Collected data
--*--

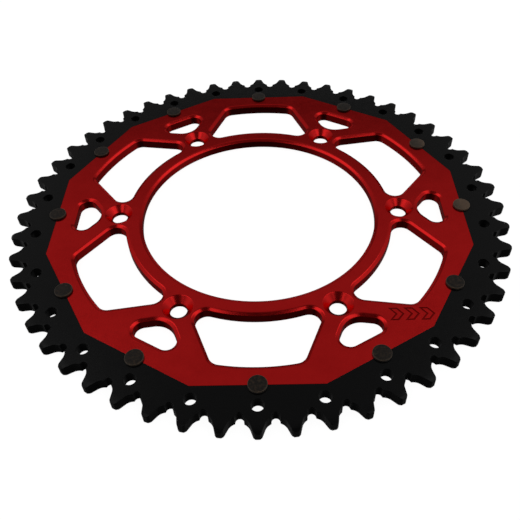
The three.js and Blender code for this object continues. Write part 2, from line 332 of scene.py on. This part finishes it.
def chamfered_profile(front_chamfer, back_chamfer=0.0, roundings=CHAMFER_ROUNDINGS):
    """A wall with a chamfer at the front, and a small chamfer or a rounding at the back."""
    width, depth = front_chamfer
    at_face, at_wall = roundings
    corners = [
        (width + FACE_RUN, THICKNESS, 0),
        (width, THICKNESS, at_face),
        (0, THICKNESS - depth, at_wall),
    ]
    if back_chamfer:
        corners += [(0, back_chamfer, EDGE), (back_chamfer, 0, EDGE)]
    else:
        corners += [(0, 0, EDGE)]
    corners += [(back_chamfer + FACE_RUN, 0, 0)]
    return rounded_profile(corners)[1:-1]


def joint_profile(bottom):
    """A wall with only its front edge rounded, and very little."""
    corners = [(2 * EDGE, THICKNESS, 0), (0, THICKNESS, JOINT_EDGE), (0, bottom, 0)]
    return rounded_profile(corners)[1:]


# ---- meshes ---------------------------------------------------------------------


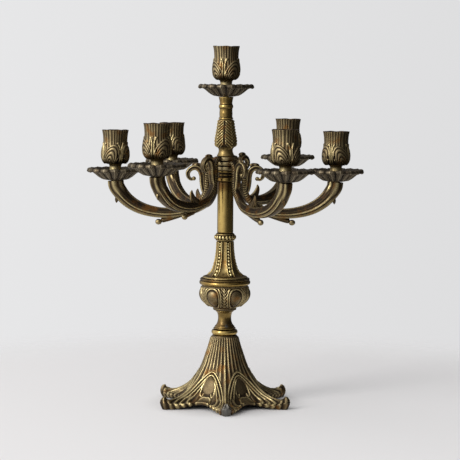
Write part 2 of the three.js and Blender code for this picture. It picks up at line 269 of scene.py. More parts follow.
def outline(strokes, spacings):
    # Joins strokes at sharp corners into one closed outline, and says which stroke a row is on
    rows, owner = [], []
    for k, (stroke, spacing) in enumerate(zip(strokes, spacings)):
        stroke = np.asarray(stroke, float)
        length = np.linalg.norm(np.diff(stroke, axis=0), axis=1).sum()
        count = max(3, int(length / spacing) + 2)
        rows.append(evenCurve(stroke, count)[:-1])
        owner += [k] * (count - 1)
    return np.concatenate(rows), np.array(owner)


def turning(strokes, around, spacings, detail):
    # Turns an outline about the vertical. detail gives (height, relief) on the first stroke.
    line, owner = outline(strokes, spacings)
    angle = anglesAround(around)
    r, z = line[:, :1], line[:, 1:]
    grid = aroundAxis(r, z, angle)
    height = np.zeros(grid.shape[:2])
    worn = np.full(grid.shape[:2], hiddenWear)
    outer = owner == 0
    height[outer], worn[outer] = detail(np.degrees(angle), r[outer], z[outer])
    return shellFrom(raised(grid, height), worn)


# Materials

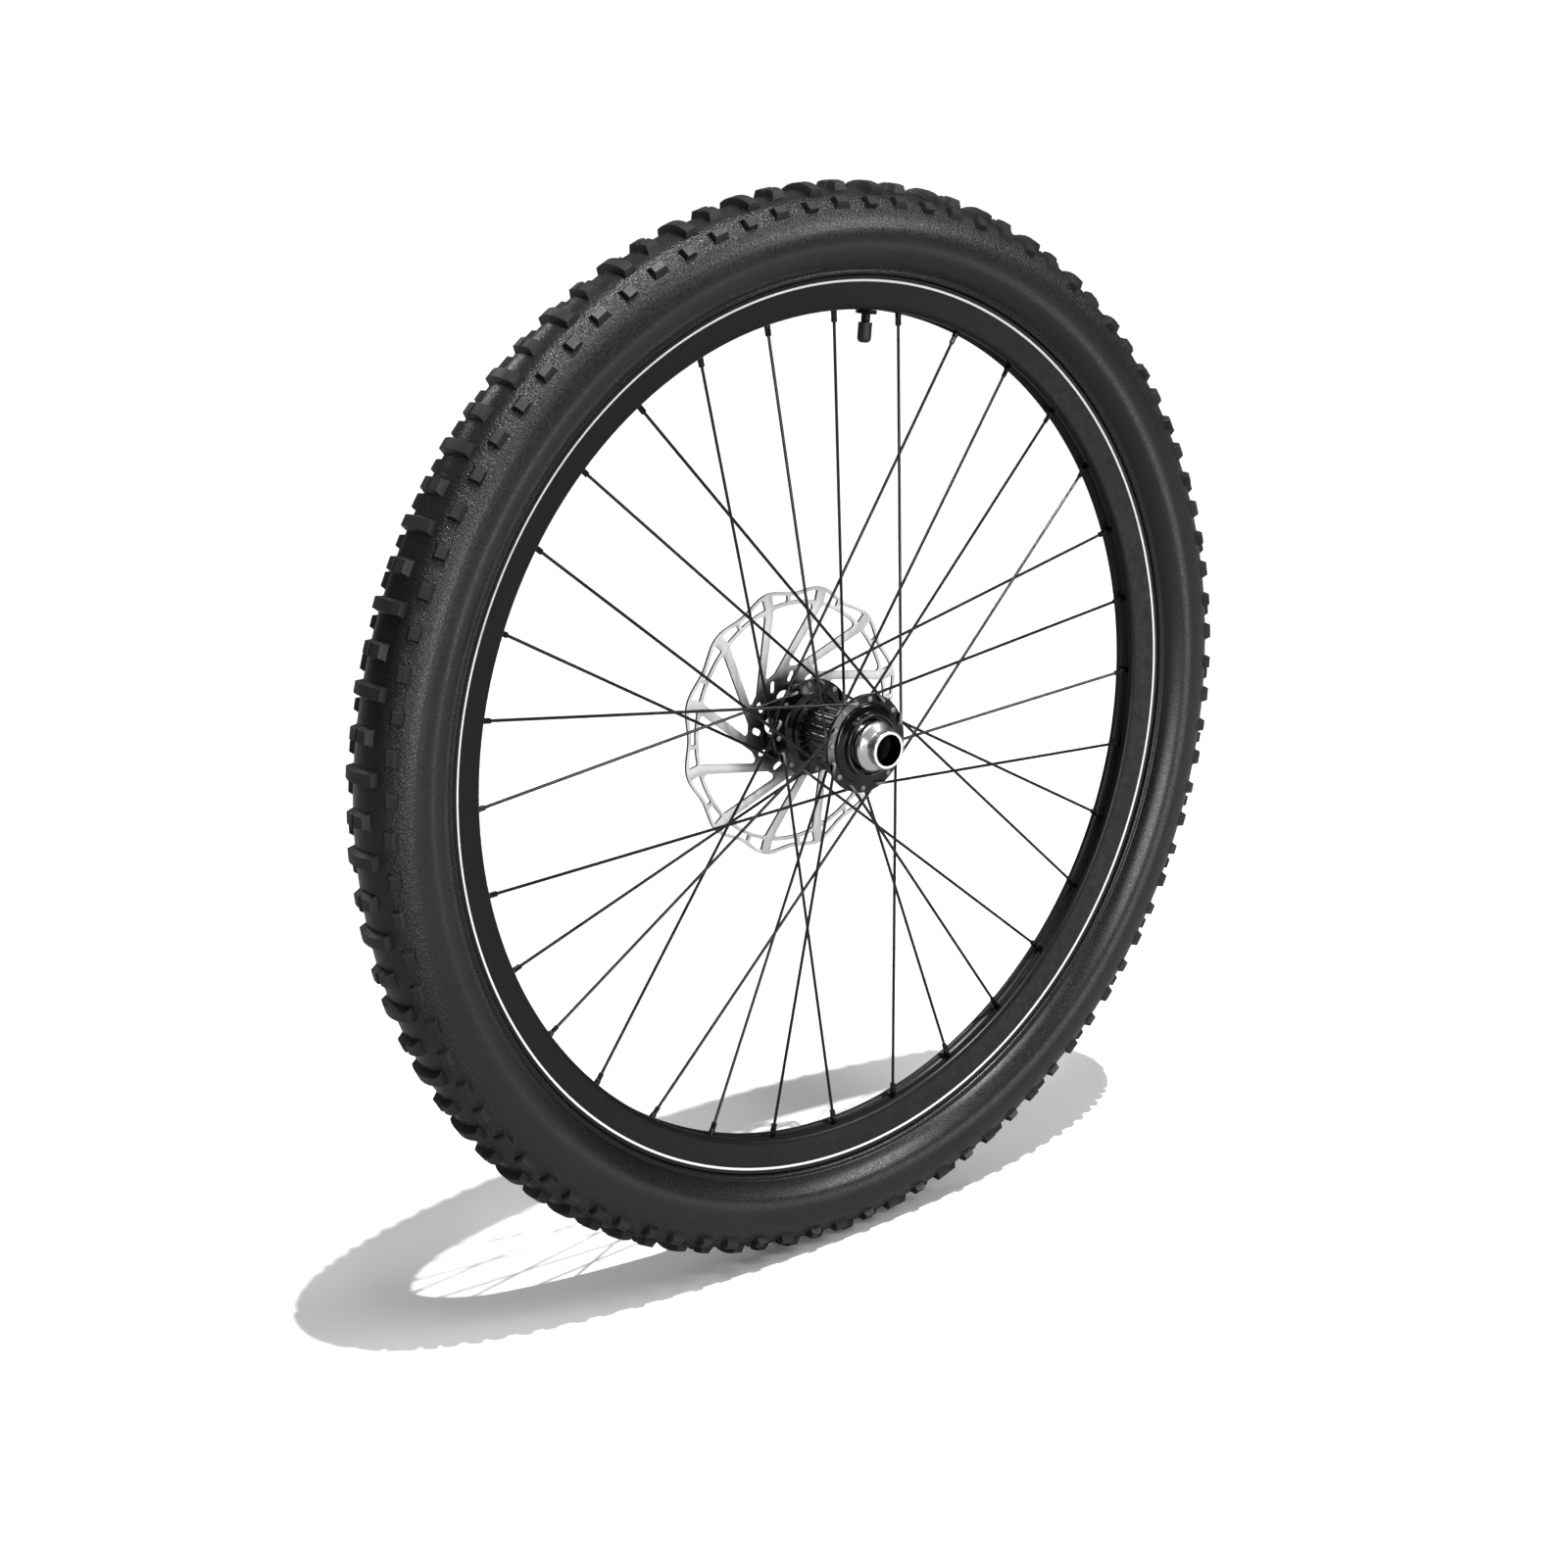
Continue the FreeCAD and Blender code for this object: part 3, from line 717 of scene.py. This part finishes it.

--*--

What you should do: Copy the records above exactly as they appear.

Answer to the exercise:
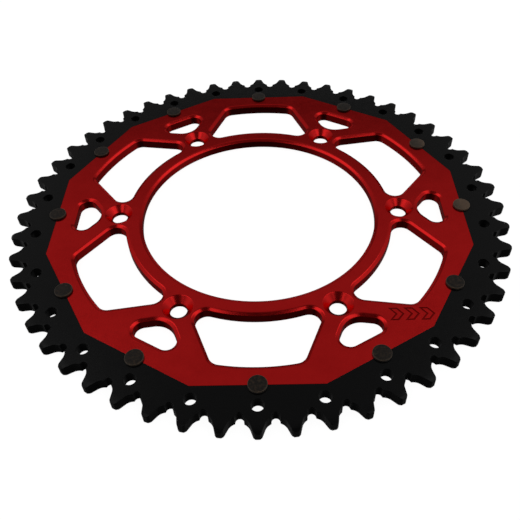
The three.js and Blender code for this object continues. Write part 2, from line 332 of scene.py on. This part finishes it.
def chamfered_profile(front_chamfer, back_chamfer=0.0, roundings=CHAMFER_ROUNDINGS):
    """A wall with a chamfer at the front, and a small chamfer or a rounding at the back."""
    width, depth = front_chamfer
    at_face, at_wall = roundings
    corners = [
        (width + FACE_RUN, THICKNESS, 0),
        (width, THICKNESS, at_face),
        (0, THICKNESS - depth, at_wall),
    ]
    if back_chamfer:
        corners += [(0, back_chamfer, EDGE), (back_chamfer, 0, EDGE)]
    else:
        corners += [(0, 0, EDGE)]
    corners += [(back_chamfer + FACE_RUN, 0, 0)]
    return rounded_profile(corners)[1:-1]


def joint_profile(bottom):
    """A wall with only its front edge rounded, and very little."""
    corners = [(2 * EDGE, THICKNESS, 0), (0, THICKNESS, JOINT_EDGE), (0, bottom, 0)]
    return rounded_profile(corners)[1:]


# ---- meshes ---------------------------------------------------------------------


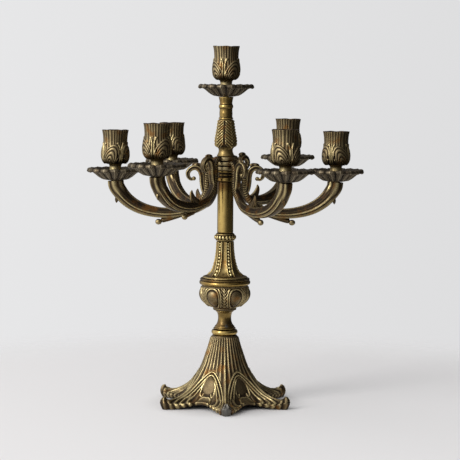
Write part 2 of the three.js and Blender code for this picture. It picks up at line 269 of scene.py. More parts follow.
def outline(strokes, spacings):
    # Joins strokes at sharp corners into one closed outline, and says which stroke a row is on
    rows, owner = [], []
    for k, (stroke, spacing) in enumerate(zip(strokes, spacings)):
        stroke = np.asarray(stroke, float)
        length = np.linalg.norm(np.diff(stroke, axis=0), axis=1).sum()
        count = max(3, int(length / spacing) + 2)
        rows.append(evenCurve(stroke, count)[:-1])
        owner += [k] * (count - 1)
    return np.concatenate(rows), np.array(owner)


def turning(strokes, around, spacings, detail):
    # Turns an outline about the vertical. detail gives (height, relief) on the first stroke.
    line, owner = outline(strokes, spacings)
    angle = anglesAround(around)
    r, z = line[:, :1], line[:, 1:]
    grid = aroundAxis(r, z, angle)
    height = np.zeros(grid.shape[:2])
    worn = np.full(grid.shape[:2], hiddenWear)
    outer = owner == 0
    height[outer], worn[outer] = detail(np.degrees(angle), r[outer], z[outer])
    return shellFrom(raised(grid, height), worn)


# Materials

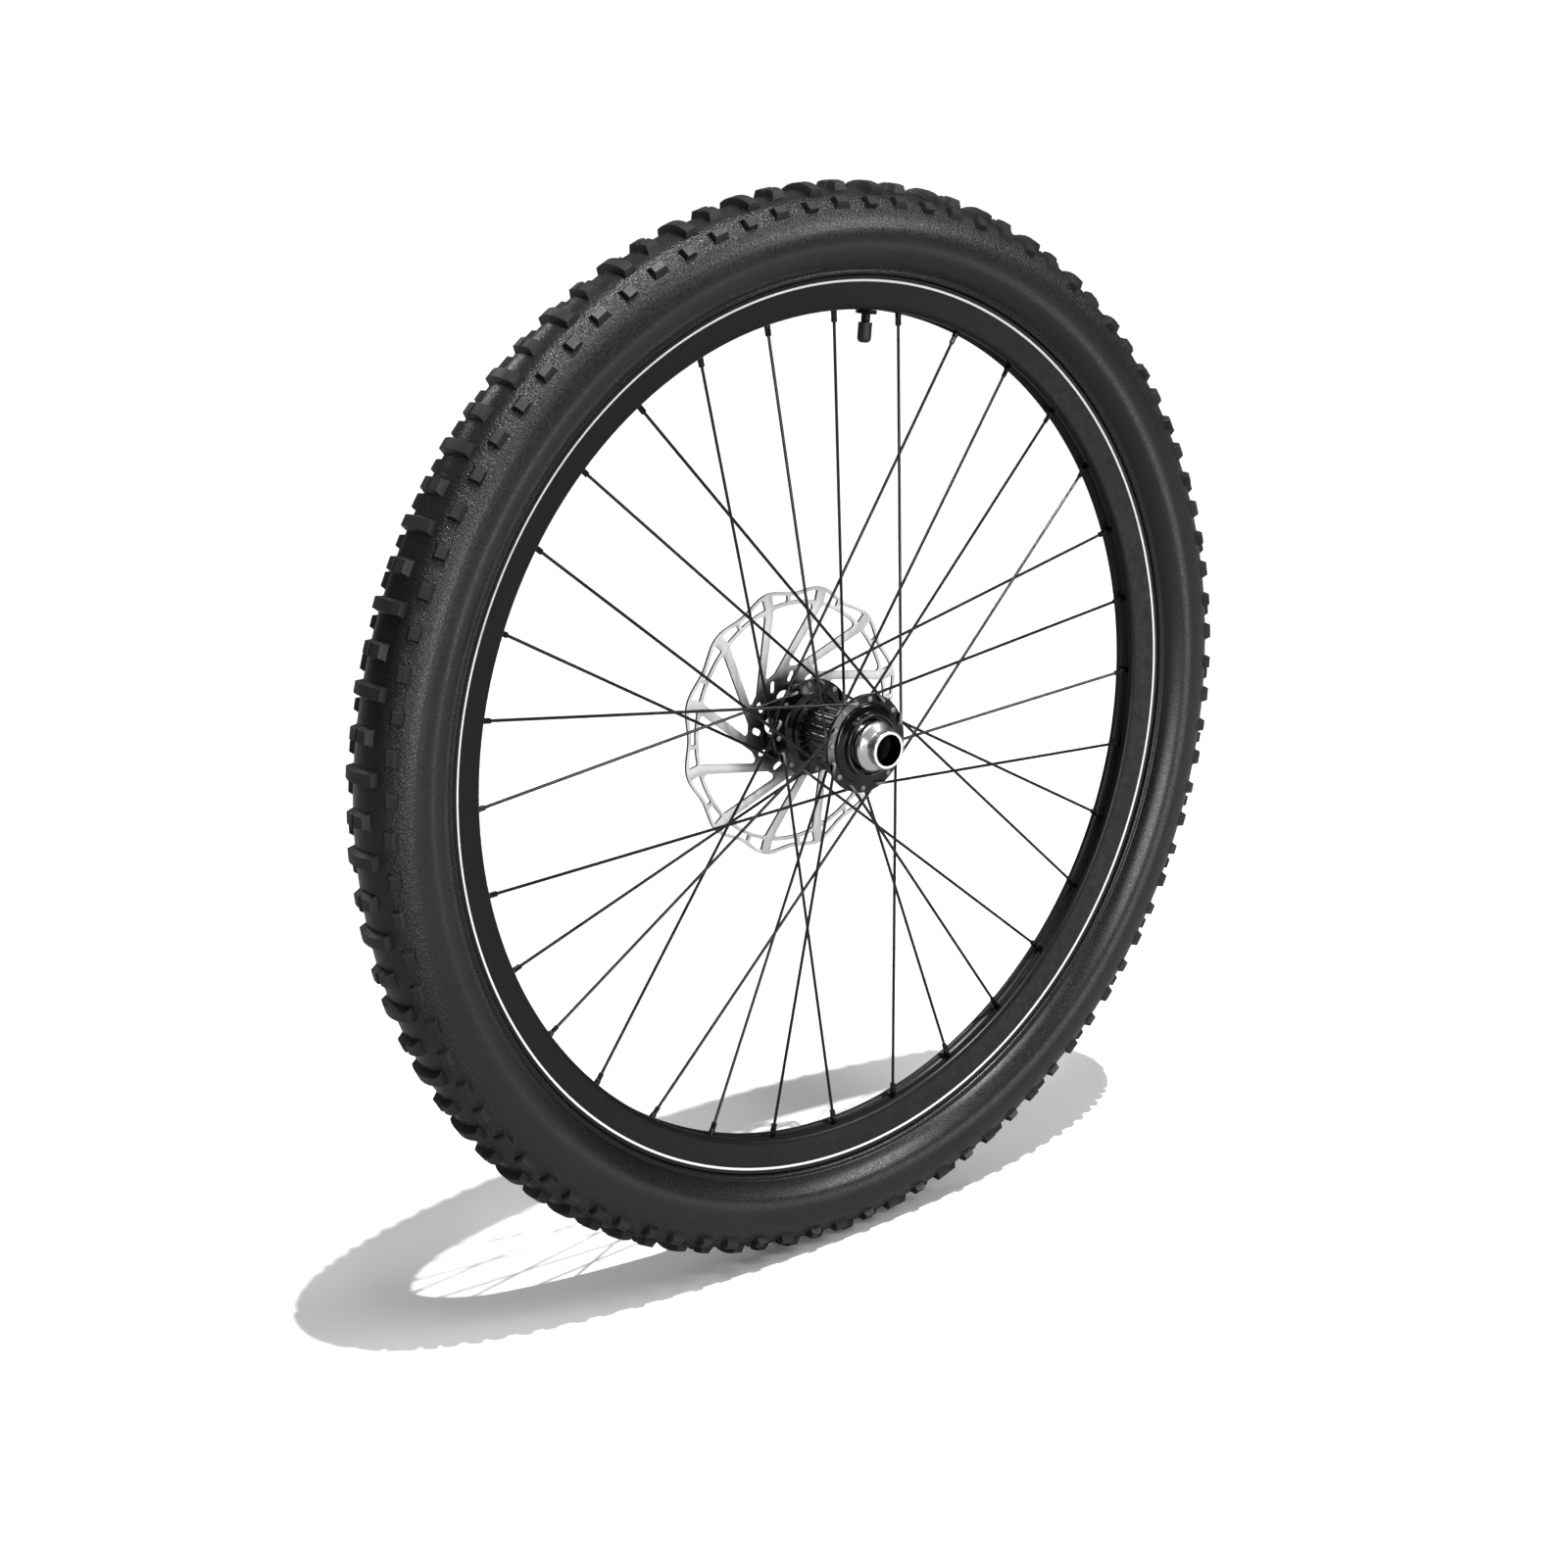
Continue the FreeCAD and Blender code for this object: part 3, from line 717 of scene.py. This part finishes it.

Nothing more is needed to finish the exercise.